En esa otra serie de grabados, también procedentes de la misma edición de la obra de Vegecio, vemos unos carretones más o menos similares a los diseñados por Kyeser. No hay grandes diferencias salvo en lo tocante al realismo del dibujo en sí, y en todos los casos la idea es la misma: carretones provistos de un amplio surtido de petos, cuchillas y hoces que, empujados por varios hombres, actuarían como un ariete anti-persona contra los defensores que aguardaban el asalto tras la brecha que se acabaría de producir en la muralla.
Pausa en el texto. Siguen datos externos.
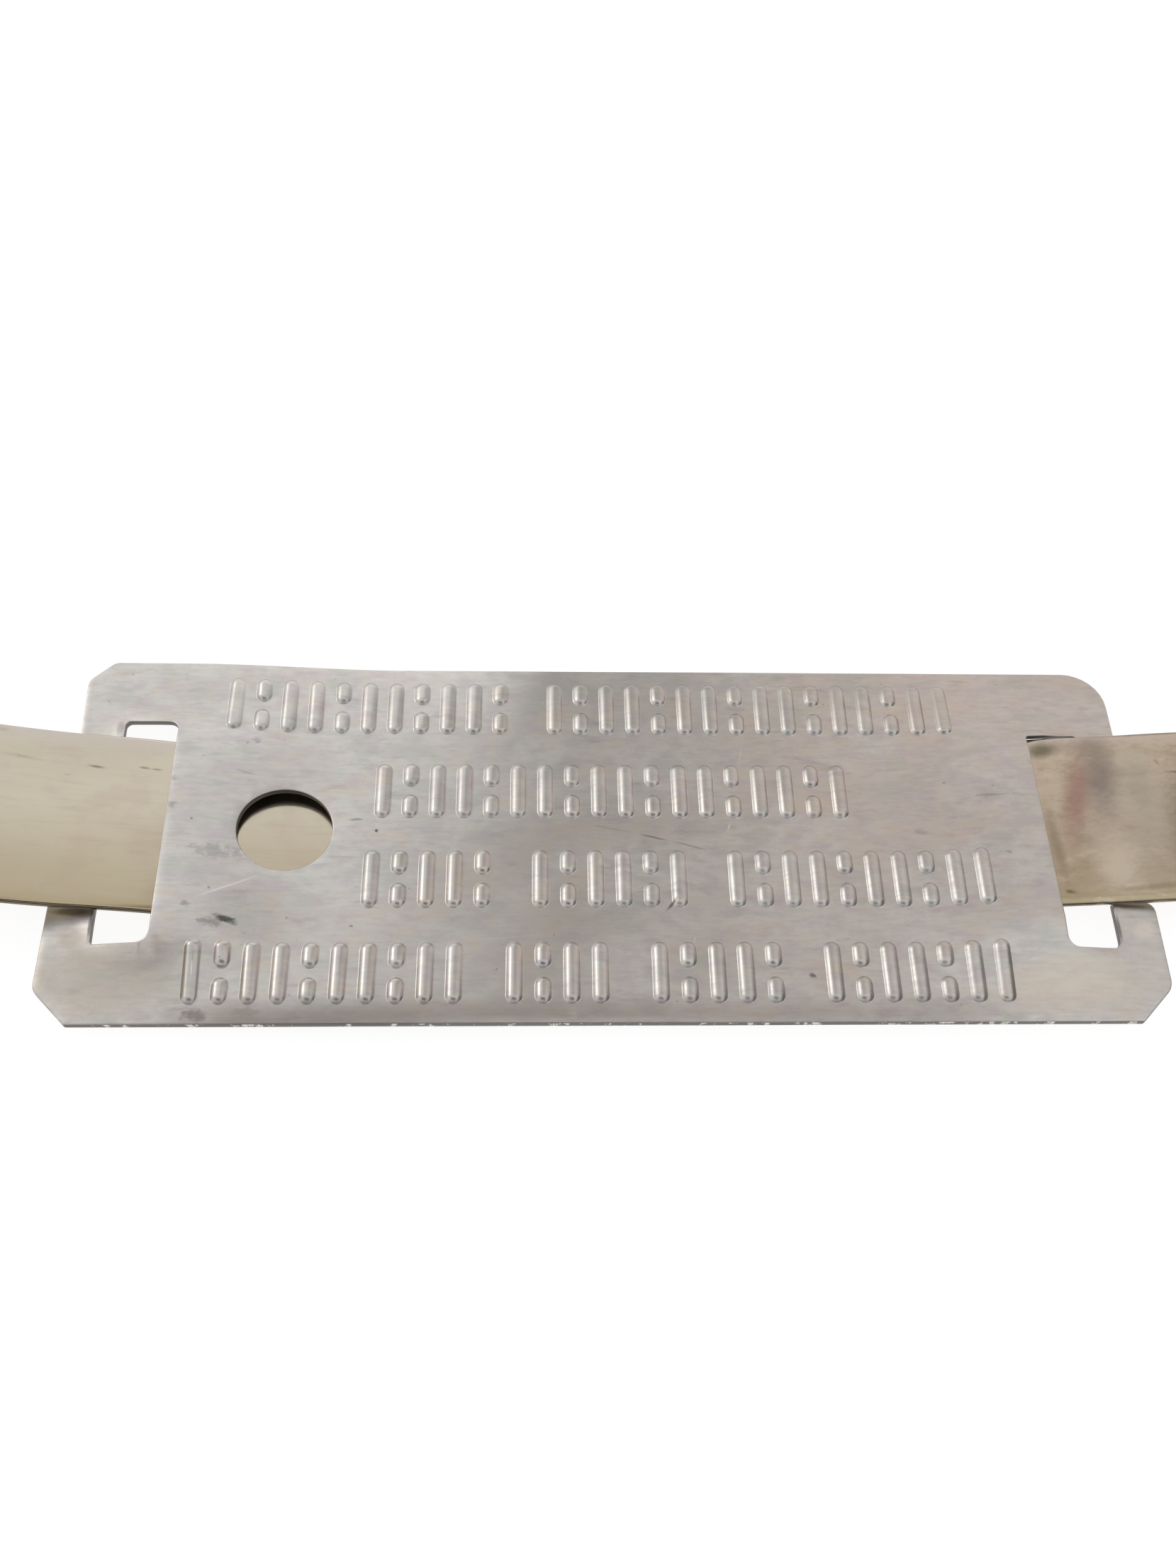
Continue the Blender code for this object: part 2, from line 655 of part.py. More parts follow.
def make_tension_screw():
    """The hexagon-headed screw with a driver slot and a turned tip."""
    top = SCREW_HEAD_BASE + HEX_HEAD_THICK
    middle = SCREW_HEAD_BASE + HEX_HEAD_THICK / 4
    shoulder = PAD_TOP + CLEAR
    tip = PAD_TOP - SCREW_TIP_LENGTH
    lead = (SCREW_RADIUS - SCREW_TIP_RADIUS) / 2
    profile = [(0, middle), (SCREW_RADIUS, middle), (SCREW_RADIUS, shoulder + lead),
               (SCREW_RADIUS - lead, shoulder), (SCREW_TIP_RADIUS, shoulder),
               (SCREW_TIP_RADIUS, tip), (0, tip)]
    screw = hex_block("tension_screw", SCREW_HEAD_BASE, top)
    join(screw, take_mesh(turned("screw_stem", profile)), "stem")
    half = SLOT_CUT_WIDTH / 2
    cut(screw, block((-HEX_FLATS, -half, top - SLOT_CUT_DEPTH), (HEX_FLATS, half, top + HEX_FLATS)),
        "driver_slot")
    return finish_part(screw, TURNED, (SCREW_X, 0, 0))


def make_lock_nut():
    """The hexagon nut that locks the tension screw against the body."""
    nut = hex_block("lock_nut", NUT_BASE, NUT_BASE + NUT_THICK, chamfer_base=True)
    cut(nut, drum(SCREW_HOLE, 0, NUT_BASE + 2 * NUT_THICK, 40), "bore")
    return finish_part(nut, TURNED, (SCREW_X, 0, 0))


def make_split_washer(name, bore, base, x):
    """A split spring washer, shown closed up flat under its nut or head."""
    outer = bore + WASHER_WALL
    ring = add_object(name, mesh_from(name, drum(outer, base, base + WASHER_THICK, 40)))
    cut(ring, drum(bore, 0, base + 2 * WASHER_THICK, 40), "bore")
    gap = block((0, -WASHER_SPLIT / 2, base - WASHER_THICK),
                (2 * outer, WASHER_SPLIT / 2, base + 2 * WASHER_THICK))
    bmesh.ops.rotate(gap, cent=(bore, 0, base + WASHER_THICK / 2), verts=gap.verts,
                     matrix=Matrix.Rotation(WASHER_SPLIT_LEAN, 3, "X"))
    cut(ring, gap, "split")
    return finish_part(ring, SPRING, (x, 0, 0))


def make_pressure_pad():
    """The pad that the screw's tip presses on the pipe, lipped at both ends."""
    half = PAD_LENGTH / 2
    wide = BODY_INNER / 2 - STRAP_SIDE_PLAY
    solid = block((-half, -wide, PAD_BASE), (half, wide, PAD_TOP))
    pad = add_object("pressure_pad", mesh_from("pressure_pad", solid))
    inner = half - PAD_LIP_THICK
    cut(pad, block((-inner, -2 * wide, PAD_BASE - PAD_THICK), (inner, 2 * wide, PAD_BASE + PAD_LIP)),
        "relief")
    socket = drum(SCREW_TIP_RADIUS + CLEAR, PAD_TOP - SCREW_TIP_LENGTH - CLEAR, PAD_TOP + PAD_THICK, 32)
    cut(pad, socket, "socket")
    soften(pad, PAD_EDGE, 1, 60)
    return finish_part(pad, PRESSED, (SCREW_X, 0, 0))


def make_terminal_plate():
    """The saddle plate that clamps the conductor, with lips down the tab's sides."""
    half = TERMINAL_PLATE_LENGTH / 2
    inner = TAB_WIDTH / 2 + CLEAR
    outer = inner + TERMINAL_PLATE_THICK
    base = BODY_HEIGHT + CLEAR
    top = base + TERMINAL_PLATE_THICK
    low = base - TERMINAL_LIP
    bend = TERMINAL_PLATE_THICK / 2
    section = rounded_outline((
        (-outer, low, 0), (-inner, low, 0), (-inner, base, 0), (inner, base, 0),
        (inner, low, 0), (outer, low, 0), (outer, top, bend), (-outer, top, bend)), 3)
    bm = plate_from_outlines("terminal_plate", [section], 2 * half)
    stand = Matrix(((0, 0, 1), (1, 0, 0), (0, 1, 0)))
    bmesh.ops.transform(bm, matrix=stand.to_4x4(), verts=bm.verts)
    plate = add_object("terminal_plate", mesh_from("terminal_plate", bm))
    cut(plate, drum(TERMINAL_RADIUS + CLEAR, 0, 2 * top, 32), "hole")
    return finish_part(plate, PRESSED, (TERMINAL_X, 0, 0))


def make_terminal_screw():
    """The cheese-headed terminal screw with its driver slot."""
    washer = BODY_HEIGHT + CLEAR + TERMINAL_PLATE_THICK + CLEAR
    head = washer + WASHER_THICK + CLEAR
    top = head + TERMINAL_HEAD_THICK
    tip = BODY_HEIGHT - BODY_TOP - TERMINAL_BELOW_TAB
    edge = TERMINAL_RADIUS * 0.2
    profile = [(0, top), (TERMINAL_HEAD_RADIUS - edge, top), (TERMINAL_HEAD_RADIUS, top - edge),
               (TERMINAL_HEAD_RADIUS, head), (TERMINAL_RADIUS, head), (TERMINAL_RADIUS, tip + edge),
               (TERMINAL_RADIUS - edge, tip), (0, tip)]
    screw = turned("terminal_screw", profile, 40)
    half = SLOT_CUT_WIDTH / 2
    reach = 2 * TERMINAL_HEAD_RADIUS
    cut(screw, block((-reach, -half, top - SLOT_CUT_DEPTH), (reach, half, top + reach)), "driver_slot")
    return finish_part(screw, TURNED, (TERMINAL_X, 0, 0))


def main():
    """Make every piece of the clamp."""
    make_strap()
    make_strap_rivet()
    make_label()
    make_clamp_body()
    make_pin("anchor_pin", PIN_X)
    make_pin("tail_pin", TAIL_PIN_X)
    make_tension_screw()
    make_lock_nut()
    make_split_washer("lock_washer", SCREW_HOLE, WASHER_BASE, SCREW_X)
    make_pressure_pad()
    make_terminal_plate()
    terminal_washer = BODY_HEIGHT + CLEAR + TERMINAL_PLATE_THICK + CLEAR
    make_split_washer("terminal_washer", TERMINAL_RADIUS + CLEAR, terminal_washer, TERMINAL_X)
    make_terminal_screw()


main()
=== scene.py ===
"""Looks of the earthing pipe clamp: the stamped aluminium label, the tinned brass strap
it is woven on, and the brass clamp head at the strap's end.
"""
import math

import bmesh
import bpy
from mathutils import Matrix, Vector, geometry, noise


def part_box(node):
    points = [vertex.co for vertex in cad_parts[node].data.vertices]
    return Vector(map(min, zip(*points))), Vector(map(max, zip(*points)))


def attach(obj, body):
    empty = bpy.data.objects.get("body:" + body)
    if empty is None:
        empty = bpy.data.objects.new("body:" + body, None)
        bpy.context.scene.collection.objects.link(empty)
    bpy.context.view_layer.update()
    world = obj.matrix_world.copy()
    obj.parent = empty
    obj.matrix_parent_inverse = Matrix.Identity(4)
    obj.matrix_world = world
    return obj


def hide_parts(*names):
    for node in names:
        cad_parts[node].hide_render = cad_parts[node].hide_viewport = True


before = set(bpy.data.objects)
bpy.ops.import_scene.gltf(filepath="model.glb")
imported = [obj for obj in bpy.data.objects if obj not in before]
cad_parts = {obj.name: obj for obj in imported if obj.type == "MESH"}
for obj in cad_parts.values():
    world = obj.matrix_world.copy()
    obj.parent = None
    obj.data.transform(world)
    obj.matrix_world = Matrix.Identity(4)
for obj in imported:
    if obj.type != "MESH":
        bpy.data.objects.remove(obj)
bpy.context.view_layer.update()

MM = 0.001

# Label, in millimetres in its own frame, whose origin is under its middle. Front is -Y, the
# head's end is -X, and the slots are a little out of square, as the tool left them.
LABEL_LENGTH = 87.0
LABEL_DEPTH = 32.2
LABEL_THICK = 0.6
LABEL_TOP = 1.95
LABEL_CHAMFER = 2.8
LABEL_ROUND = 3.4
LABEL_YAW = math.radians(-0.52)
LABEL_SHIFT_Y = -0.95
CLOSED_SLOT_WIDTH = 4.5
OPEN_SLOT_WIDTH = 4.35
CLOSED_SLOT_FRONT = -9.75
OPEN_SLOT_FRONT = -10.02
CLOSED_SLOT_BACK = 10.3
OPEN_SLOT_BACK = 8.93
OPEN_SLOT_SPLAY = 0.6
CLOSED_SLOT_SKEW = 0.35
OPEN_SLOT_SKEW = 0.3
REAR_CHAMFER = (2.05, 1.8)
REAR_CHAMFER_ROUND = 1.0
REAR_TRIM = 0.17
END_LEAN = 0.12
TIP_ROUND = 0.3
HEAD_TIP_ROUND = 1.3
TAIL_TIP_ROUND = 1.6
SLOT_ROUND = 0.9
NICK_ROUND = SLOT_ROUND / 3
OPEN_FRONT_ROUND = NICK_ROUND * 2
CLOSED_BACK_ROUND = NICK_ROUND * 1.5
CLOSED_FRONT_ROUND = SLOT_ROUND * 1.2
CLOSED_LUG = 3.85
OPEN_LUG = 3.4
MOUTH_FRONT = -6.05
MOUTH_BACK = 6.3
HOLE_RADIUS = 3.76
HOLE_SQUASH = 0.975
HOLE_Y = 0.3
HOLE_FROM_SLOT = 9.35
CLOSED_OUT = -LABEL_LENGTH / 2 + CLOSED_LUG
CLOSED_IN = CLOSED_OUT + CLOSED_SLOT_WIDTH
OPEN_OUT = LABEL_LENGTH / 2 - OPEN_LUG
OPEN_IN = OPEN_OUT - OPEN_SLOT_WIDTH
HOLE_X = CLOSED_IN + HOLE_FROM_SLOT

# How the weave bends the label, and how far from flat the sheet is
CLOSED_LIFT = 1.2
OPEN_LIFT = 1.12
CLOSED_FALL = 7.5
LUG_LIFT = 0.08
CORNER_CURL = 0.9
BEND_SPREAD = 12.0
CURL_SPREAD = BEND_SPREAD * 1.5
SHEET_WAVE = 0.035
WAVES_PER_MM = (0.11, 0.16)
WAVE_SLICE = 3.0
GRID_STEP = 1.4
MITRE_LIMIT = 0.5
WELD = 0.00001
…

Finalmente, debemos también reparar en los manteletes rodantes de que se valían para abrirse paso a la hora de asaltar la brecha y cuyo aspecto podemos ver en el grabado de la izquierda. Como podemos apreciar, cinco largos y puntiagudos petos alejarían a cualquiera que intentara aproximarse al mantelete tras el que intenta abrirse paso un nutrido contingente de asaltantes que, protegidos por el ingenio, pueden avanzar sin temor a verse convertidos en un acerico de virotes de ballesta. Ciertamente, no debía ser fácil rechazar un trasto semejante impulsado por una horda de enemigos deseosos de tomarse venganza por tantos días de asedio que les habían supuesto multitud de privaciones e incomodidades, por lo que los defensores debían echar mano a todo su coraje para rechazarlos. Para ello se valían especialmente de armas enastadas provistas de enormes moharras capaces de propinar unos golpes de una contundencia abrumadora, pero ese tipo de armamento lo veremos en la próxima entrada porque por hoy ya he escrito bastante.
Así pues, se acabó lo que se daba, amén y tal.